Each morning, I take my first order of the day in the same park. My office is a bench covered in pigeon shit. I am surrounded by concrete and honking cars and fluttering pigeons with their low hoots, and rustling overgrown grass spilling from the flower beds. Other people come and sit to take their lunch or argue into their phones or shout about Jesus.
My delivery bag sits next to me, gives me away. I can’t hide it, I already tried. The bag costs $25, so after the first day, which included three hours to sign up—time that’s spent mostly waiting to fill in paperwork—and five hours of riding, I owed the company eighty-nine cents. There are small acts of dissent. That first night, on the ride home, I stopped at a dollar store. I paid $3 for a black bandana and a box of safety pins, then I folded the bandana in half and pinned it over the company’s logo. I tell my friends that I’m going to rebrand to 2 Degrees Delivery, in honour of that loan-funded education. Worth every penny, I think, waiting for my phone to buzz.
At one restaurant, I meet another cyclist who has also covered up his company’s logo. I ask him why. “Because I’m working for three companies right now,” he says. “It’s the only way to make any money.” He’s wearing one of those tiny cycling caps with brim flipped up and he has a tattoo of a bike chain on his calf. His phone is plugged in to an external battery. He looks tired and worn down.
The afternoon of my second day, I get an order for crepes. It’s surprising how many people order crepes. Half of the orders I get are for crepes. The address is somewhere I haven’t delivered to yet. Forest Hill. The rich neighbourhood. I bike uphill, the homes growing larger and progressively gaudier as the elevation climbs. I circle the streets, looking at the mansions that fill city blocks, then I find the address. A lady cradling a tiny dog, her face covered in ointment, a bathrobe on, opens the door just enough to stick her arm through. She snatches her crepe and bangs the door shut. I hear the lock click. “You’re welcome,” I say to the door.
On my way back to the park, I pass two women who are selling clothes and shoes and a few books. The items are laid out neatly, atop folded blankets. They sit under an oak tree. I stop to take a look at the books. One of the women says she works in retail and the other is a server. “I do that too,” says the server, pointing to the bag strapped to my shoulders.
“Do you like it?”
She shrugs. “It’s okay, I guess. I don’t like the traffic. It feels kind of dangerous.”

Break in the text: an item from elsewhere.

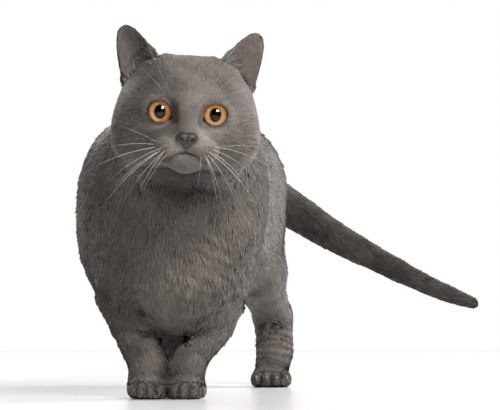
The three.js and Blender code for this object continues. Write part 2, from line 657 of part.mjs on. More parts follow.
for (const side of ["left", "right"]) {
  const fore = blend(16, torsoForm, forelegs[side]);
  const foreX = FORELEG.elbow[side];
  const foreNet = solidOf(netOf(fore, [[foreX - 50, -26, 14], [foreX + 50, 124, 130]], 12));
  piece(`foreleg_${side}`, keep(foreNet, WRIST).intersect(legWedge(FORE_WEDGE, side, 0)), BLUE_COAT);
  const pawX = FORELEG.paw[side];
  const pawNet = solidOf(netOf(forelegs[side], [[pawX - 28, -10, -10], [pawX + 28, 62, 46]], 7.8));
  const forepaw = keep(keep(pawNet, otherSide(WRIST)), FLOOR);
  piece(`forepaw_${side}`, keep(forepaw, BETWEEN_PAWS[side]), BLUE_COAT);

  const hind = blend(16, torsoForm, hindlegs[side]);
  const hindX = HINDLEG.haunch[side];
  const hindNet = solidOf(netOf(hind, [[hindX - 120, 176, 40], [hindX + 120, 384, 232]], [15, 18, 15]));
  piece(`thigh_${side}`, keep(hindNet.intersect(legWedge(HIND_WEDGE, side, 0)), otherSide(KNEE)), BLUE_COAT);
  const shankNet = solidOf(netOf(hind, [[hindX - 96, 186, 36], [hindX + 96, 352, 150]], [14, 15, 13]));
  const shank = keep(keep(shankNet, KNEE), HOCK);
  piece(`shank_${side}`, shank.intersect(legWedge(HIND_WEDGE, side, 0)), BLUE_COAT);
  const footX = HINDLEG.paw[side];
  const footNet = solidOf(netOf(hindlegs[side], [[footX - 40, 260, -10], [footX + 40, 350, 92]], 11.2));
  const standing = keep(keep(footNet, otherSide(HOCK)), FLOOR);
  piece(`hindfoot_${side}`, keep(standing, otherSide(ANKLE)), BLUE_COAT);

  const place = pawPlace(HINDLEG, HINDPAW, side);
  const clawPlaces = [-1.5, -0.5, 0.5, 1.5].map((toe) =>
    place.clone().multiply(
      new THREE.Matrix4().makeTranslation(
        toe * HINDPAW.halfWidth * 0.5,
        -HINDPAW.toeReach - HINDPAW.halfWidth * 0.5 + Math.abs(toe) * 2.6 + CLAW.rootDepth,
        CLAW.z,
      ),
    ),
  );
  const claws = (room) => clawPlaces.map((at) => solidOf(clawHorn(room).applyMatrix4(at)));
  const pawOnly = solidOf(netOf(hindlegs[side], [[footX - 30, 236, -10], [footX + 30, 316, 60]], 8.4));
  const hindpaw = claws(GAP).reduce(
    (rest, claw) => rest.subtract(claw),
    keep(keep(keep(pawOnly, otherSide(HOCK)), FLOOR), ANKLE),
  );
  piece(`hindpaw_${side}`, hindpaw, BLUE_COAT);
  claws(0).forEach((claw, i) => piece(`claw_${side}_${i + 1}`, claw, CLAW_HORN));
}

// The model's origin is on the floor under the middle of its bounding box.
const bounds = new THREE.Box3().setFromObject(cat, true);
const middle = bounds.getCenter(new THREE.Vector3());
cat.position.set(-middle.x, -middle.y, -bounds.min.z);

export default cat;
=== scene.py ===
# %% [markdown]
# # A blue shorthair cat, as a still life-size model
# The cat stands facing the reader, with its rump and tail set to its own left. The solids of the frame reach
# out to the tips of the coat. Here they get what a museum model has: one skin under the coat, glass eyes, nose
# leather, horn claws, whiskers, and a coat of small closed tufts that follow the lie of the hair.

# %% Load the frame
import math

import bpy
import numpy as np
from mathutils import Matrix, Vector
from mathutils.bvhtree import BVHTree


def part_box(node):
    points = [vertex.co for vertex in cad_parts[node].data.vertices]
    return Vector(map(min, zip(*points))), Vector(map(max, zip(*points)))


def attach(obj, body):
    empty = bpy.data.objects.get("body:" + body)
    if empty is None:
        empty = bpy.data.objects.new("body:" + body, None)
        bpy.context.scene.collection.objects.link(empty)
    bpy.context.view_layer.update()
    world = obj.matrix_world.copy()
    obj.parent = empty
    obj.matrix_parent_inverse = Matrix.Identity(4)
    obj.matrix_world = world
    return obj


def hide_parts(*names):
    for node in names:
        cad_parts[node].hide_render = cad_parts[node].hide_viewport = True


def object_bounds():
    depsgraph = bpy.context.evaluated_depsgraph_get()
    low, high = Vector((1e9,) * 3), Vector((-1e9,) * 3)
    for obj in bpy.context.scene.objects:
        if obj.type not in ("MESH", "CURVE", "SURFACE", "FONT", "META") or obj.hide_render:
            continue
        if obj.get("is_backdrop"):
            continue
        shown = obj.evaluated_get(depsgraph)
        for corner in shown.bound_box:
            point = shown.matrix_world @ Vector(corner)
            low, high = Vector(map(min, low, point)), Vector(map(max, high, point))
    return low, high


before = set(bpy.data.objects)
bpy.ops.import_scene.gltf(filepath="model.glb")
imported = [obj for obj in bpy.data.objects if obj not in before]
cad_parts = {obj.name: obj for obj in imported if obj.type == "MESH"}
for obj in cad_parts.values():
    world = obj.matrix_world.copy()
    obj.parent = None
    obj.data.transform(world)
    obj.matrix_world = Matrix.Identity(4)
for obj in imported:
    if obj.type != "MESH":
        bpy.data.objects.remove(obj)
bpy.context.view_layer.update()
MM = 0.001
rng = np.random.default_rng(7)


# %% [markdown]
# ## Helpers for finishes
# Colours are kept as sRGB hex values, as a paint chart gives them, and one function makes them linear. One
# function adds a node with its settings and links, so that each finish below reads as a short recipe.

# %% Colours and nodes
def linear(hex_colour):
    """An sRGB hex colour as the linear colour that a socket takes."""
    parts = [(hex_colour >> shift & 255) / 255 for shift in (16, 8, 0)]
    return (*[p / 12.92 if p <= 0.04045 else ((p + 0.055) / 1.055) ** 2.4 for p in parts], 1)


def node(tree, kind, inputs=None, **settings):
    """Adds a node. An input is a constant, or the output of another node."""
    made = tree.nodes.new("ShaderNode" + kind)
    for name, value in settings.items():
        setattr(made, name, value)
    for name, value in (inputs or {}).items():
        if isinstance(value, bpy.types.NodeSocket):
            tree.links.new(value, made.inputs[name])
        else:
            made.inputs[name].default_value = value
    return made


def finish(name, build):
    """A material whose surface is what build adds to its node tree."""
    made = bpy.data.materials.new(name)
    made.use_nodes = True
    made.node_tree.nodes.clear()
    surface = build(made.node_tree)
    node(made.node_tree, "OutputMaterial", {"Surface": surface.outputs[0]})
    return made


def ramp(tree, factor, *stops):
    """A colour ramp through (place, hex colour) stops."""
    made = node(tree, "ValToRGB", {"Fac": factor})
    elements = made.color_ramp.elements
    elements[0].position, elements[0].color = stops[0][0], linear(stops[0][1])
    elements[1].position, elements[1].color = stops[-1][0], linear(stops[-1][1])
    for place, colour in stops[1:-1]:
        elements.new(place).color = linear(colour)
    return made.outputs["Color"]


# %% [markdown]
# ## Camera, floor and light
# The camera stands about two metres in front, low, with a long lens. A large soft box hangs above and to the
# right of it, as its reflection in the eyes shows, and a pale floor and wall fill in from all round.

# %% Camera
CAMERA_AT = (-37.9 * MM, -2184.7 * MM, 93 * MM)
CAMERA_TILT = 2.06  # degrees up
CAMERA_LENS = 172.15

camera_data = bpy.data.cameras.new("camera")
camera_data.lens, camera_data.sensor_width, camera_data.clip_end = CAMERA_LENS, 36, 50
camera = bpy.data.objects.new("camera", camera_data)
bpy.context.collection.objects.link(camera)
camera.location = CAMERA_AT
camera.rotation_euler = (math.radians(90 + CAMERA_TILT), 0, 0)
bpy.context.scene.camera = camera
print("camera: lens", CAMERA_LENS, "mm")


# %% Floor and backdrop
def studio_white(tree):
    return node(tree, "BsdfPrincipled", {
        "Base Color": linear(0xD8D7D5), "Roughness": 0.3, "IOR": 1.8,
    })


def backdrop_white(tree):
    return node(tree, "Emission", {"Color": (1, 1, 1, 1), "Strength": 1.0})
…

It is kind of dangerous. There are many bad cyclists, but there are also many bad drivers and many bad pedestrians. It’s a sometimes fatal mix of aggression and inattention, and from the bike lane, you get a view of how people handle the pressure. Some better than others. Toronto is particularly perilous. In the summer of 2016, more than a 1,000 cyclists and pedestrians were hit by cars in less than four months.
Of particular note are the old guys, invariably in BMWs, who force their way into traffic, hyperventilating when their intrusions are not met with the degree of servitude they believe they deserve. They scream inside their small, sealed chambers. When car traffic is backed up and the bike lane is clear, it feels good to pass those guys.
You learn about human nature when you ride a bike through the arteries of the city. You see couples arguing in parked cars. Elderly ladies collecting beer bottles. Street performers whose routines become familiar. Guys on dates trying too hard. Guys on dates not trying hard enough. Old men falling over drunk. Good dogs. There are so many good dogs.
People are mostly good. That’s another thing you learn on this job. I deliver to downtown offices and suburban schools, to addiction-withdrawal centres and auditoriums, to pregnant mothers and hungover teens and elderly folks who are genuinely amazed they are able to summon bread pudding to their door.
Six months of delivering go by before other work comes through and I can afford to stop riding. I remember my last order. Chicken dumplings. The concierge accompanied me in the elevator up to the room. He was an extremely tiny man with a pencil-thin moustache and a red coat with gold buttons. He twirled his keys on a brass ring, which spun in his small hand like a hula hoop. On our way back down, he sighed. “I see more of you guys now than the pizza guys or anything else,” he said. There was sadness in his voice. Maybe he misses the familiarity that came with the seeing the same faces. Maybe some of them became his friends.
“But I guess this is the future,” he said.
I wanted to tell him that it’s a grim future, that the gig economy strips away the rights of workers, that it exploits the poor and the underemployed and those who do not have the capital to participate. That it operates on inequality. That the anxiety that accompanies the precarity can be suffocating and that the only time the money is even close to good is when the weather is so bad that going outside is akin to human sacrifice. But I didn’t.
“Let’s hope not,” I said instead.
When I got outside, I turned my phone off. I thought about being back home and those summer jobs—where I’d step into a world where others spent their lives, then leave again on the premise that I was off to something more, something greater than whatever that had been. Back then, my bosses didn’t say much. They didn’t have to. But co-workers were more jovial, more likely to launch into soliloquies from the pulpit of their pallet jack. “Find one thing and do it well.” “A job and a life are two different things.” “Spend it when ya got it.” It wasn’t always the best advice. It didn’t need to be. There was lived experience worn into those calloused hands, and sometimes that is enough. There was pride in a day’s work done well.
I’m grateful that I had the opportunity to stop, but I won’t miss the job. I feel guilty for the embarrassment I felt that day in the downtown office. That was pride and not reason. The gig got me through a creatively ruinous stretch, when my body proved more reliable than my mind.
I don’t take any more orders. Instead, I ride through downtown to the lake. I sit at the edge of the boardwalk with my feet dangling above the water. The moon is full and the lake is calm and, for a few minutes, so am I.